Vassøy
- Interactive map of the island

Geography
- Location: Rogaland, Norway
- Coordinates: 58°59′51″N 5°47′09″E﻿ / ﻿58.9975°N 5.78581°E
- Area: 0.73 km^{2} (0.28 sq mi)
- Length: 1.8 km (1.12 mi)
- Width: 700 m (2300 ft)
- Highest elevation: 21 m (69 ft)

Administration
- Norway
- County: Rogaland
- Municipality: Stavanger Municipality

Demographics
- Population: 702 (2016)

= Vassøy =

Island in Stavanger, Norway

Vassøy is an island in Stavanger Municipality in Rogaland county, Norway. The 0.73 km2 island lies in the Storhaug borough, about 3.5 km northeast of the centre of the city of Stavanger in an archipelago. The islands of Roaldsøy, Bjørnøy, and Langøy lie to the west and the island of Lindøy lies to the southeast. Vassøy had 702 inhabitants (in 2016) who all live along the western shore of the island; the eastern side is more rugged and wooded. The island has a primary school with around 60 pupils.

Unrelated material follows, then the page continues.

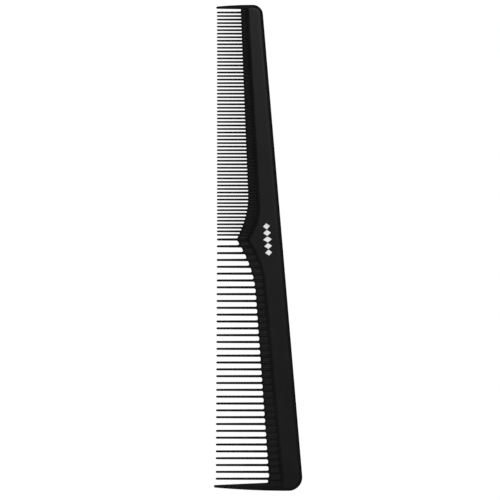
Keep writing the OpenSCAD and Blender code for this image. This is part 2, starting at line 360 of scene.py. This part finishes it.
def rib_grid(tooth, above, below, split):
    """Columns across one rib, from its lower side to its upper side."""
    grid = []
    for t in spread(RIB_COLUMNS):
        y = tooth.y + tooth.w * (t - 0.5)
        slot = above if y > tooth.y else below
        join = lerp(below.high_c[0], above.low_c[0], t)
        rows = web_rows(face_x(y), join)
        rows += [lerp(join, split, (i + 1) / STUB_ROWS) for i in range(STUB_ROWS)]
        grid.append([(x, y, body_half(x, y, tooth, slot)) for x in rows])
    return grid


def slot_columns(slot):
    """Heights of the columns across a slot's end: both fillets, and the flat between them."""
    low = [slot.low_c[1] + slot.r * math.sin(lerp(-math.pi / 2, slot.slant, i / SLOT_ARC_COLUMNS))
           for i in range(SLOT_ARC_COLUMNS + 1)]
    high = [slot.high_c[1] + slot.r * math.sin(lerp(slot.slant, math.pi / 2, i / SLOT_ARC_COLUMNS))
            for i in range(SLOT_ARC_COLUMNS + 1)]
    flat = [lerp(low[-1], high[0], i / SLOT_FLAT_COLUMNS) for i in range(1, SLOT_FLAT_COLUMNS)]
    return low + flat + high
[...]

The only access to the island is by private boats or the regular ferry route administered by Kolumbus that goes from Vassøy to the city centre. A bridge or tunnel connecting Vassøy to either Bjørnøy or Roaldsøy has been heavily debated, but a conclusion has not been set. Kolumbus has said that if this were to finish construction, then they will cease to continue their services available to the Vassøy population like they have already to other islands who have gotten bridges.